Go ahead and re-read it, if you have the time (HEY-o! Sorry, I’ll stop). It seems to say that being present in each moment is more rewarding than going at full speed. This is a tough concept to believe, but he might have a point—serenity isn’t precisely underrated these days, but no one seems to have the time to pursue it . . .
Reagardless, Mary Mapes Dodge has supplied the perfect answer when my children ask me why they aren’t old enough to do what those other kids are doing over there—or when my friends and I start moaning that we’ll never be on those ratzen-fratzen Thirty Under Thirty lists:
Taking Time to Grow
(Mary Mapes Dodge)
‘Mamma! mamma!’ two eaglets cried,
‘To let us fly you’ve never tried.
We want to go outside and play;
We’ll promise not to go away.’
The mother wisely shook her head:
‘No, no, my dears. Not yet,’ she said.
‘But, mother dear,’ they called again,
‘We want to see those things called men,
And all the world so grand and gay,
Papa described the other day.
And – don’t you know? – he told you then
About a little tiny wren,
That flew about so brave and bold,
When it was scarcely four weeks old?’
But still the mother shook her head;
‘No, no, my dears, not yet,’ she said.
‘Before you see the world below,
Far bigger you will have to grow.
There’s time enough to look for men;
And as for wrens – a wren’s a wren.
What if your freedom does come late?
An eaglet can afford to wait.’
And then there’s Thomas Moore, who understands that wasting time isn’t always a waste of time—and, frankly, I wouldn’t have thought the old boy had it in him, but I’m tickled to find out he did:
The Time I’ve Lost in Wooing
(Thomas Moore)
The time I’ve lost in wooing,
In watching and pursuing
The light, that lies
In woman’s eyes,
Has been my heart’s undoing.
Though Wisdom oft has sought me,
I scorn’d the lore she brought me,
My only books
Were woman’s looks,
And folly’s all they’ve taught me.
Her smile when Beauty granted,
I hung with gaze enchanted,
Like him the Sprite,
Whom maids by night
Oft meet in glen that’s haunted.
Like him, too, Beauty won me,
But while her eyes were on me,
If once their ray
Was turn’d away,
Oh! winds could not outrun me.
And are those follies going?
And is my proud heart growing
Too cold or wise
For brilliant eyes
Again to set it glowing?
No, vain, alas! th’ endeavour
From bonds so sweet to sever;
Poor Wisdom’s chance
Against a glance
Is now as weak as ever.
If Thomas Moore has no regrets, why should we?
And for a last reassurance, I offer you a link to Stephen Dunn’s “Poem For People That Are Understandably Too Busy To Read Poetry.”
What have you got to lose?
And now, having calmed my time anxieties, at least for now, I’m off to hit the bank and hunt down some lunch—I was so busy this morning hustling everyone out the door with theirs, I left mine in the fridge . . .

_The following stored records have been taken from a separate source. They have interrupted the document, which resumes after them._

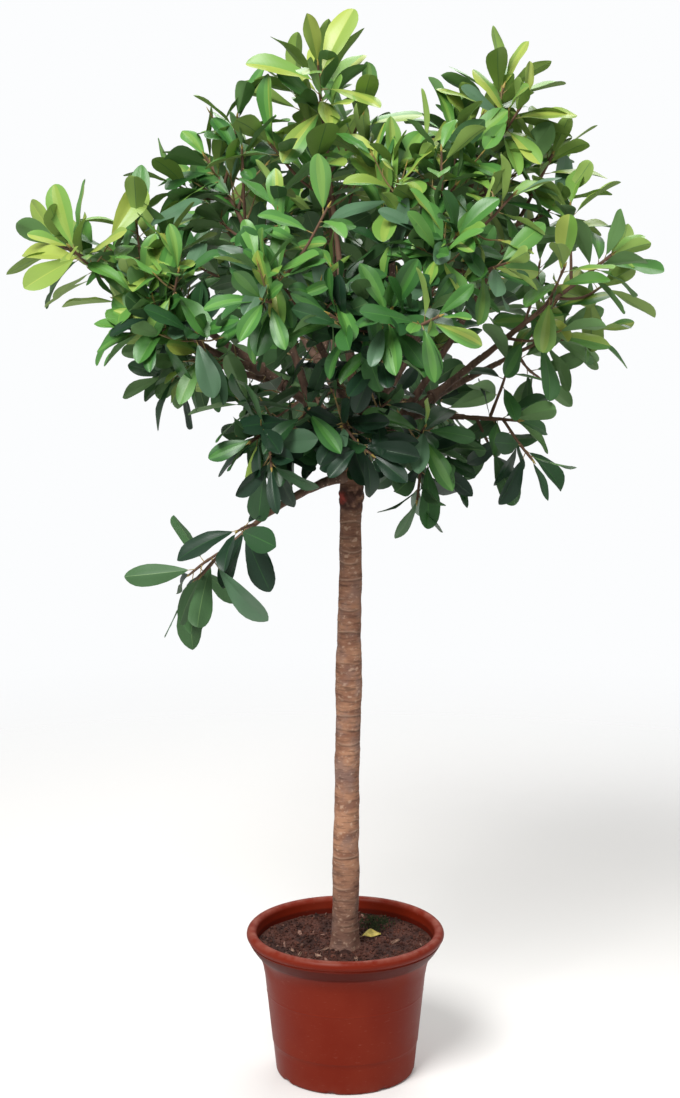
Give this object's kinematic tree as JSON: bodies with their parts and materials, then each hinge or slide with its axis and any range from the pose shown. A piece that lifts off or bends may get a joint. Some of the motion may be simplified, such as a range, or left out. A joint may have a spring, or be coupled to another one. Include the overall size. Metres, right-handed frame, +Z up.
{
  "type": "potted ficus tree",
  "caption": "Standard ficus tree with a bare trunk and a round, open crown of glossy spoon-shaped leaves, growing in a plain round plastic nursery pot of soil.",
  "frame": {"origin": "centre of the pot's flat underside", "axes": "+Z up along the trunk, -Y towards the viewer of the picture, +X to the viewer's right"},
  "size_m": [1.0666, 0.9421, 1.7917],
  "materials": {
    "pot": "terracotta-coloured moulded plastic, low sheen",
    "soil": "dry potting soil with husks and bark crumbs",
    "bark": "thin grey-brown bark with fine cross rings",
    "foliage": "leathery green leaves with a waxy gloss"
  },
  "bodies": {
    "root": {"pot": "pot", "soil": "soil", "trunk": "bark", "bough_top_left": "bark", "bough_top_right": "bark", "bough_right_arm": "bark", "bough_left_arm": "bark", "bough_front_left": "bark", "bough_back_left": "bark", "bough_back_right": "bark", "bough_centre_front": "bark", "bough_low_right": "bark", "bough_droop": "bark", "bough_low_left": "bark", "bough_back_low": "bark", "bough_low_front": "bark", "bough_upper_left": "bark", "bough_left_low": "bark", "bough_left_hang": "bark", "bough_upper_mid": "bark", "bough_front_right": "bark", "bough_upper_right": "bark", "bough_right": "bark", "bough_right_low": "bark", "bough_back_high": "bark", "bough_back": "bark", "bough_back_low_right": "bark", "foliage_top_left": "foliage", "foliage_top_right": "foliage", "foliage_right_arm": "foliage", "foliage_left_arm": "foliage", "foliage_front_left": "foliage", "foliage_back_left": "foliage", "foliage_back_right": "foliage", "foliage_centre_front": "foliage", "foliage_low_right": "foliage", "foliage_droop": "foliage", "foliage_low_left": "foliage", "foliage_back_low": "foliage", "foliage_low_front": "foliage", "foliage_upper_left": "foliage", "foliage_left_low": "foliage", "foliage_left_hang": "foliage", "foliage_upper_mid": "foliage", "foliage_front_right": "foliage", "foliage_upper_right": "foliage", "foliage_right": "foliage", "foliage_right_low": "foliage", "foliage_back_high": "foliage", "foliage_back": "foliage", "foliage_back_low_right": "foliage"}
  },
  "joints": []
}
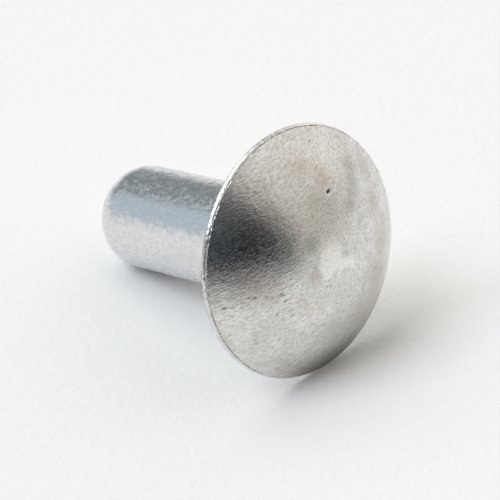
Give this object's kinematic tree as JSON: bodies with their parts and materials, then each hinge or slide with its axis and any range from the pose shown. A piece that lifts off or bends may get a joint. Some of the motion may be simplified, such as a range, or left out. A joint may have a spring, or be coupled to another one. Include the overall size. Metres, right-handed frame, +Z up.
{
  "type": "brazier head rivet",
  "caption": "Solid aluminium rivet with a wide, low domed head and a plain round shank with a rounded end.",
  "frame": {"origin": "on the surface that the rivet lies on, below the middle of its length and width", "axes": "+Z up from that surface; the rivet's axis lies in the XZ plane and rises 18.07 degrees towards the head, which is at +X"},
  "size_m": [0.0186, 0.0152, 0.0145],
  "materials": {
    "raw_aluminium": "as headed cold and tumbled: satin dome with fine streaks, mottled orange-peel shank"
  },
  "bodies": {
    "root": {"rivet": "raw_aluminium"}
  },
  "joints": []
}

Wow. That didn’t last long.
________________________
*To my wonderful, understanding betas: this isn’t a complaint about your reading speeds at all, this is me being my usual neurotic self. I can’t tell you how grateful I am for any time you extremely busy people can give my stuff.
**Check that one off the list.
**Brenda Hillman is, among many other things, the Poet Laureate of Real Motherhood, and just because I made that up just now doesn’t mean it isn’t true. “Time Problem” is sort of about helping a kid with math homework and sort of about trying to do everything else that needs to be done and why it’s impossible and why are we doing this and how do we breathe again? Please read it and then read all her other stuff—you can thank me in the comments.